To the culprits: By the time I reached the shelves, the copy of "Letter to a Christian Nation" was gone. They were just empty, so your prank looked more like the work of fundamentalists. Not sure it accomplished your goal.

Posted by: tall penguin | May 20, 2008 12:13 PM

While it was a bit of an inconvenience to undo the havoc we'd wrought, she was clearly amused enough to post about it on her own blog, Tall Penguin:

Sunday, May 18, 2008

Spreadin' the Word...

In my bookstore job, I walk the floor for hours, helping customers find books. As I walk through my department I tidy up the shelves and clean up the messes the dear customers leave behind. As I was walking through the Religion department late yesterday afternoon, I noticed that two whole shelves of Bibles were missing. I immediately called my manager to see if perhaps they'd been moved or someone was working on this; unlikely considering it was a Saturday and we do nothing but sell on a Saturday.
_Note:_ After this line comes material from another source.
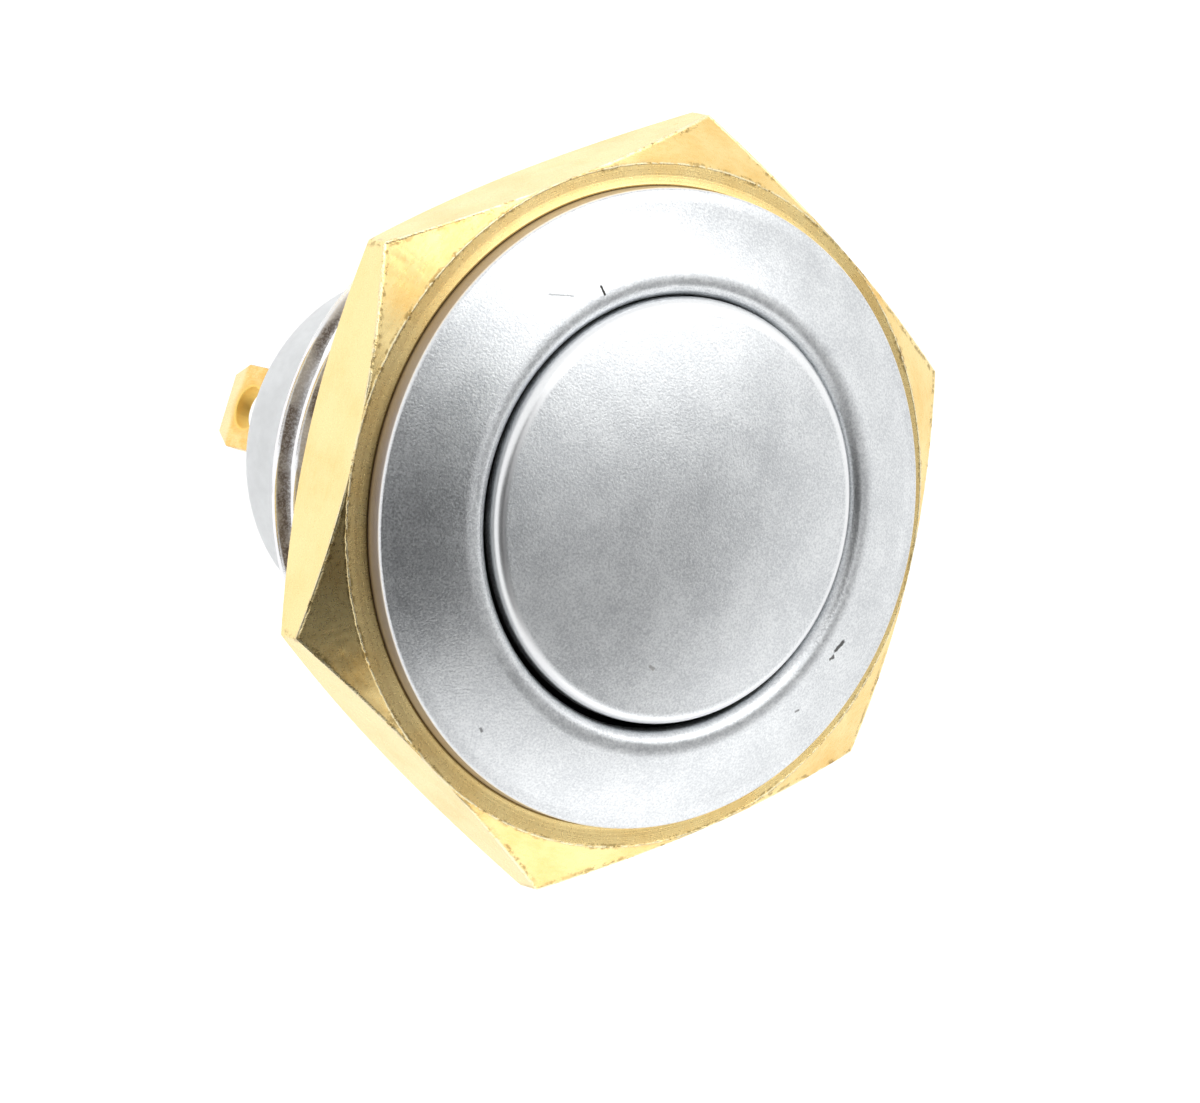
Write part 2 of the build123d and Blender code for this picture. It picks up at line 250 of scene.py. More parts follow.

He said that it seemed likely they were stolen.

Loss Prevention was alerted and the three of us surveyed the empty shelves, wondering how someone could walk off with 40 bibles without our noticing. We each went back to our respective jobs, feeling a little dismayed that this theft had happened. And Bibles even. Granted, it is the most stolen book.

So, I'm walking through the Cooking department, and there on the shelf where the books on cocktails and alcoholic beverages are, are 3 Bibles. I smile. I tell loss prevention and the scavenger hunt begins. I put on my fundie thinking cap and set out to all the areas in the store that a Bible-thumper would think were in need of the Good Word. And sure enough, there they were. Bibles were found in Sexuality, Erotica, the Teen section, War and Sci Fi/Fantasy.

My manager was happy that we'd recovered the merchandise but was understandably a little peeved at someone's thinking that they were doing a good thing. Whether this was a fundie Christian or just someone out to play a little game, we'll never know. But it made for a very interesting night.


While she doesn't seem too upset about it, I think I might send an apology to her. She was clearly an innocent bystander, and I do feel a twinge of guilt for putting the peace and quiet of her afternoon shift in the crossfire.



....And that's all for now. I'd been thinking about starting a blog for a while (God knows I've definitely got the talent to put out something that people would enjoy reading when they should be doing something productive with their time). Being peripherally involved in a blogosphere maelstrom might be a good way to springboard into that.

All the best,
PR. [redacted]


As an afterthought, I'm kind of glad that Dr. Myers had the discretion not to post our names in his blog, or the photo with me and DK standing triumphantly in front of the vandalised bookshelf.